# What you will do:
Using the material below, print the line that contains "lever_handle();", the line that contains "obj.matrix_world = Matrix.Identity(4)", and every line in between, exactly and nothing else.

# Source data:
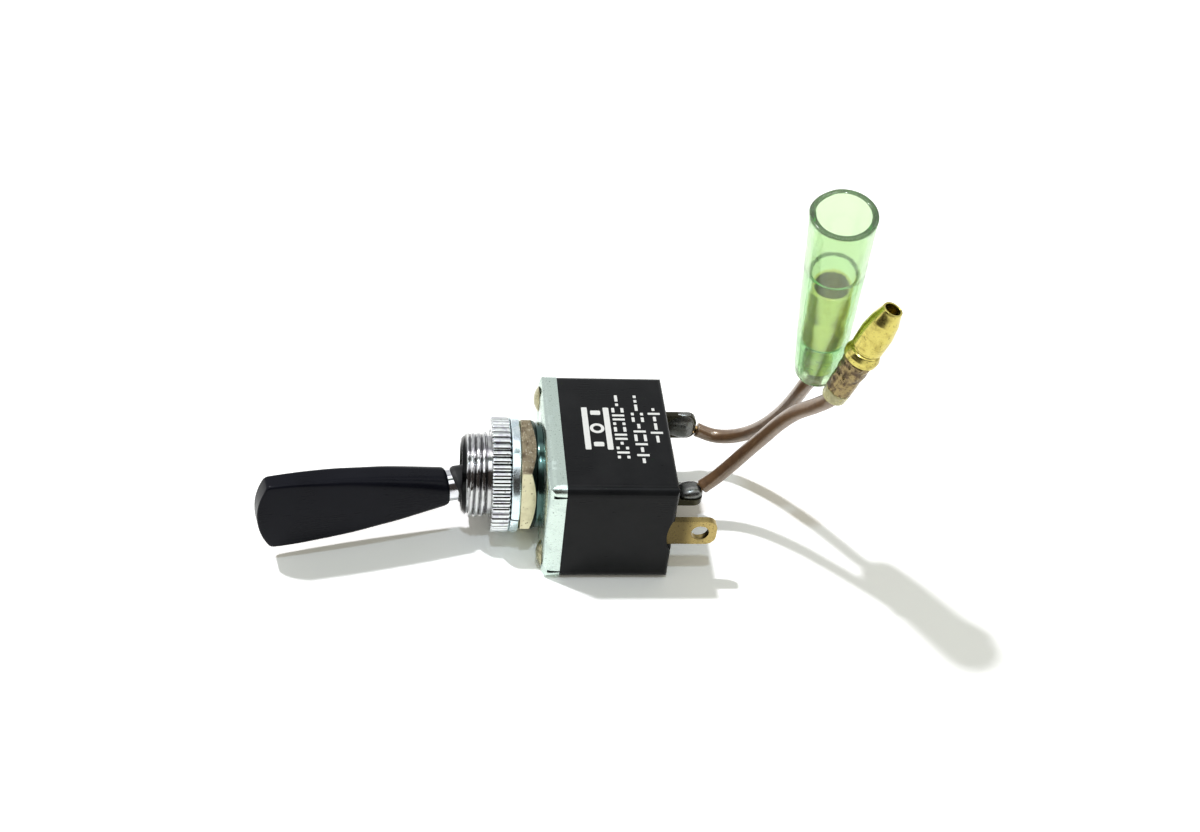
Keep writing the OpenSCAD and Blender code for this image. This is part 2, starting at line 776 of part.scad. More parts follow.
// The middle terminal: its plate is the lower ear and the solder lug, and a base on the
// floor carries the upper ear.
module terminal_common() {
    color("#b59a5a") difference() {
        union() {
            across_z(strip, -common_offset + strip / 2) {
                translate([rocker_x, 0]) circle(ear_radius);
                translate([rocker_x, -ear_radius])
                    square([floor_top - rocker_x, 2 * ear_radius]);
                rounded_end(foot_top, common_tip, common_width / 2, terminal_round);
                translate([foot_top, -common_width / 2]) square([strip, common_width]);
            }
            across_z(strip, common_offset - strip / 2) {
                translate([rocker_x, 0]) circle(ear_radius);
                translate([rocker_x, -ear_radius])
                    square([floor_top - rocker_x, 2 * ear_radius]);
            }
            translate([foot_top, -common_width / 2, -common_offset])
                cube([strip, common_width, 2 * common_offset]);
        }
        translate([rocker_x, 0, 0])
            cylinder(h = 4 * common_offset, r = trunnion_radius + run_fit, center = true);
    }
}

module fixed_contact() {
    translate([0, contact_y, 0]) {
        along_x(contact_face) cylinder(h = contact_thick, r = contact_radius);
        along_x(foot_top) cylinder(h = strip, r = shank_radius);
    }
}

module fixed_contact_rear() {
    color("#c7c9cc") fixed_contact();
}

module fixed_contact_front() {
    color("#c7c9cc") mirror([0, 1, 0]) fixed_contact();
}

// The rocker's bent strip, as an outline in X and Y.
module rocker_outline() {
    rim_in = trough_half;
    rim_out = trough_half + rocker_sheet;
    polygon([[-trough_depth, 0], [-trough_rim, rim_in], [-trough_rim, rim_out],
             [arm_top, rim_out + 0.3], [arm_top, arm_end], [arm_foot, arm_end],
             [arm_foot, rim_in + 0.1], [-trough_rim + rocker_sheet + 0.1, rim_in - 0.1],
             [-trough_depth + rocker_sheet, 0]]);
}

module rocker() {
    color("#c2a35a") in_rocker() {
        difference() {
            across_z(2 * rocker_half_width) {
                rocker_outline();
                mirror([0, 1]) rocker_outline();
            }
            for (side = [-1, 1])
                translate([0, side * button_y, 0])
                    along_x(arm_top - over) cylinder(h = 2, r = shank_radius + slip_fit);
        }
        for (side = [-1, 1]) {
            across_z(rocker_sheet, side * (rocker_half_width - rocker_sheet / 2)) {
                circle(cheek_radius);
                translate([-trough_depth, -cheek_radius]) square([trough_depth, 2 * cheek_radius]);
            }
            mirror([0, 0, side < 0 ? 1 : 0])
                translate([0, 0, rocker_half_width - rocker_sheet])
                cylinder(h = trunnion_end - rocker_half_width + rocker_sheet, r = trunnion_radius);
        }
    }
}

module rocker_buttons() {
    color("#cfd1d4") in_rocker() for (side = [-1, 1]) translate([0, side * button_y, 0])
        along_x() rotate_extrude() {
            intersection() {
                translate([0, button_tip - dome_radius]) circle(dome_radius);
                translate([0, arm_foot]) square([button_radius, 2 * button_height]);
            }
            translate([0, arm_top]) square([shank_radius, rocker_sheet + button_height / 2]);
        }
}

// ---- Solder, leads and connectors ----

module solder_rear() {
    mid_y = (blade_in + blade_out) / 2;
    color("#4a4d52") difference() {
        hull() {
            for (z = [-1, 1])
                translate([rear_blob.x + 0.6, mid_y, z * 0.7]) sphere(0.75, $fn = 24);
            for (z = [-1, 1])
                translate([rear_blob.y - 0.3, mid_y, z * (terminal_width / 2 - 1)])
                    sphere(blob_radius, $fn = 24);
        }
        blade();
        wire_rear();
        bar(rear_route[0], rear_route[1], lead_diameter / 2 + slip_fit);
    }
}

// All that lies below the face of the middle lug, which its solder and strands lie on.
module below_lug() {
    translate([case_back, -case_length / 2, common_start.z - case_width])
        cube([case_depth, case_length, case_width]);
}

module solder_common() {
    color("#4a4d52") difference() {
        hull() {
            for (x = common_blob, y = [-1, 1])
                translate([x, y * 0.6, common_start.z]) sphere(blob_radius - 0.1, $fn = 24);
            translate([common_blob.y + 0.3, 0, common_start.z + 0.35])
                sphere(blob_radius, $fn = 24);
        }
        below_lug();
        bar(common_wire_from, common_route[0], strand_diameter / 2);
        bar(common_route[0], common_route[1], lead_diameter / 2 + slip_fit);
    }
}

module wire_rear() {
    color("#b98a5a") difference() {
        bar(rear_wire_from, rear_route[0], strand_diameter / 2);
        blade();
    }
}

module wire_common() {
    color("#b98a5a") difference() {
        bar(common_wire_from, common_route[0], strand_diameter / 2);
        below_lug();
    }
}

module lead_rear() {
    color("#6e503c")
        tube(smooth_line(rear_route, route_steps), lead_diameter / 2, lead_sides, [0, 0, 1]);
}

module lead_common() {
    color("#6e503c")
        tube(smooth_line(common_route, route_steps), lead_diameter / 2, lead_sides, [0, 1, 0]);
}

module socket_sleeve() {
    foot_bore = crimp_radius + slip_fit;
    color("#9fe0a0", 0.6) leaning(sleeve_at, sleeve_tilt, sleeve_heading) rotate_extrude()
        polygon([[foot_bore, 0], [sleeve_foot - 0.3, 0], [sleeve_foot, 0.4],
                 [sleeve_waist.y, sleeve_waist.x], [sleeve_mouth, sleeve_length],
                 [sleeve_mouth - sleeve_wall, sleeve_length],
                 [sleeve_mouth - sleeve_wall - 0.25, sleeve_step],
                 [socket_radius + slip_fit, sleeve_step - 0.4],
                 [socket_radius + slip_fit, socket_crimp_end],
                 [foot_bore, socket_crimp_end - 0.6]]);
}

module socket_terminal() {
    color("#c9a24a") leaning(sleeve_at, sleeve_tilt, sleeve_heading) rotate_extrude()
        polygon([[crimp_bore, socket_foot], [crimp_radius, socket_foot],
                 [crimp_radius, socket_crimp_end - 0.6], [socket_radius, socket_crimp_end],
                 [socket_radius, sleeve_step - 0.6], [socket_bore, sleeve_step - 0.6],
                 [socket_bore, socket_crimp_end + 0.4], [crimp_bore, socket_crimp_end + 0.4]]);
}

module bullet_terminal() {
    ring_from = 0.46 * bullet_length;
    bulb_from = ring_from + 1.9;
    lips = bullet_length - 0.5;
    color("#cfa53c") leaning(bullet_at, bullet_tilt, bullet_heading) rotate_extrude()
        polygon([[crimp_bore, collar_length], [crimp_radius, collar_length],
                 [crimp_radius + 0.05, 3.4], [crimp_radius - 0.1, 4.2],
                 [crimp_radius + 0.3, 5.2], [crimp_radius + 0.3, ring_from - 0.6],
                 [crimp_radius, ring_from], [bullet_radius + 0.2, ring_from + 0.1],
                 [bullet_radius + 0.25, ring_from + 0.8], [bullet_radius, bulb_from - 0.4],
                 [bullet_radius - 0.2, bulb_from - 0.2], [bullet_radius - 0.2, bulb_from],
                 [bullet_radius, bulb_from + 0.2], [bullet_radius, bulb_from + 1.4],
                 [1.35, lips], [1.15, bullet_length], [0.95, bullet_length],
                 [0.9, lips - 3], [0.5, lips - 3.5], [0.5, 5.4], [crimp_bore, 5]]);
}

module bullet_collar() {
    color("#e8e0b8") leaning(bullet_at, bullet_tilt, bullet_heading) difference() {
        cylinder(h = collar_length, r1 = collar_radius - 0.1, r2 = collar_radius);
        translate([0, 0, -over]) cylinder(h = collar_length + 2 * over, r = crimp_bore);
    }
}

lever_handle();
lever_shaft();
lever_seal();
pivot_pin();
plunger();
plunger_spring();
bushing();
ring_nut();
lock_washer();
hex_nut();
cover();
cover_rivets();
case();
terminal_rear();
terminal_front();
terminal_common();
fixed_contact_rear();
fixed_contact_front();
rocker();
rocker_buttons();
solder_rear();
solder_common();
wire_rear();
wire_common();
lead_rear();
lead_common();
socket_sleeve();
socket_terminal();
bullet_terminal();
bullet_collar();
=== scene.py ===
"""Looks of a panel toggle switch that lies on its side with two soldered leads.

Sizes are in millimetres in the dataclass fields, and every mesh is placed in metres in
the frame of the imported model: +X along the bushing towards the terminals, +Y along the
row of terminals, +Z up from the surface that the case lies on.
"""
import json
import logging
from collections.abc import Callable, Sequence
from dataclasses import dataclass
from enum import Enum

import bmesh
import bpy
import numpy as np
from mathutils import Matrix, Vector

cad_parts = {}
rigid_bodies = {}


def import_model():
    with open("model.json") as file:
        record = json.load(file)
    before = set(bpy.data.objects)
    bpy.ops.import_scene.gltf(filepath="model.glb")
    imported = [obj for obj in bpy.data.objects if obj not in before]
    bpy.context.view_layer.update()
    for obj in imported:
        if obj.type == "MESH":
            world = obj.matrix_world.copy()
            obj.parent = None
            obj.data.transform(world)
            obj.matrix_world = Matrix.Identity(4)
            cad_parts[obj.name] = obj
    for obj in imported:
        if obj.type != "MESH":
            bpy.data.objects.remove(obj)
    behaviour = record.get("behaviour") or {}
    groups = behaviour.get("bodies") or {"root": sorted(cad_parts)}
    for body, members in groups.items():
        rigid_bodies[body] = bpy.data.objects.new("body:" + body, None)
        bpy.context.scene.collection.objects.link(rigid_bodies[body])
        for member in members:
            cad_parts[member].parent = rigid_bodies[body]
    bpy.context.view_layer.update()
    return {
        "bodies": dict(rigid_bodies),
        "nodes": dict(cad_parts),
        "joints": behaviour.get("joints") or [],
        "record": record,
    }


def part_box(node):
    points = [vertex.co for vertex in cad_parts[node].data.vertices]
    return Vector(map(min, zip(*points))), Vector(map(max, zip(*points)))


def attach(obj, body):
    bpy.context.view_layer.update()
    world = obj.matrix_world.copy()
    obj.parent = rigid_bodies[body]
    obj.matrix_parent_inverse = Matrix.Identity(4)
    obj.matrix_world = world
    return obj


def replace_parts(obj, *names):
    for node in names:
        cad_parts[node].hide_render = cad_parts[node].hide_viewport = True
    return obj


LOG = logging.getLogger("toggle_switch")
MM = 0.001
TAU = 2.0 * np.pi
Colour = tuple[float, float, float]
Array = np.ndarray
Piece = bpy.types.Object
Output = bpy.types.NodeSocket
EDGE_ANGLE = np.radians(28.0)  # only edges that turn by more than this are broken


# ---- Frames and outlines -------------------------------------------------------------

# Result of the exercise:
lever_handle();
lever_shaft();
lever_seal();
pivot_pin();
plunger();
plunger_spring();
bushing();
ring_nut();
lock_washer();
hex_nut();
cover();
cover_rivets();
case();
terminal_rear();
terminal_front();
terminal_common();
fixed_contact_rear();
fixed_contact_front();
rocker();
rocker_buttons();
solder_rear();
solder_common();
wire_rear();
wire_common();
lead_rear();
lead_common();
socket_sleeve();
socket_terminal();
bullet_terminal();
bullet_collar();
=== scene.py ===
"""Looks of a panel toggle switch that lies on its side with two soldered leads.

Sizes are in millimetres in the dataclass fields, and every mesh is placed in metres in
the frame of the imported model: +X along the bushing towards the terminals, +Y along the
row of terminals, +Z up from the surface that the case lies on.
"""
import json
import logging
from collections.abc import Callable, Sequence
from dataclasses import dataclass
from enum import Enum

import bmesh
import bpy
import numpy as np
from mathutils import Matrix, Vector

cad_parts = {}
rigid_bodies = {}


def import_model():
    with open("model.json") as file:
        record = json.load(file)
    before = set(bpy.data.objects)
    bpy.ops.import_scene.gltf(filepath="model.glb")
    imported = [obj for obj in bpy.data.objects if obj not in before]
    bpy.context.view_layer.update()
    for obj in imported:
        if obj.type == "MESH":
            world = obj.matrix_world.copy()
            obj.parent = None
            obj.data.transform(world)
            obj.matrix_world = Matrix.Identity(4)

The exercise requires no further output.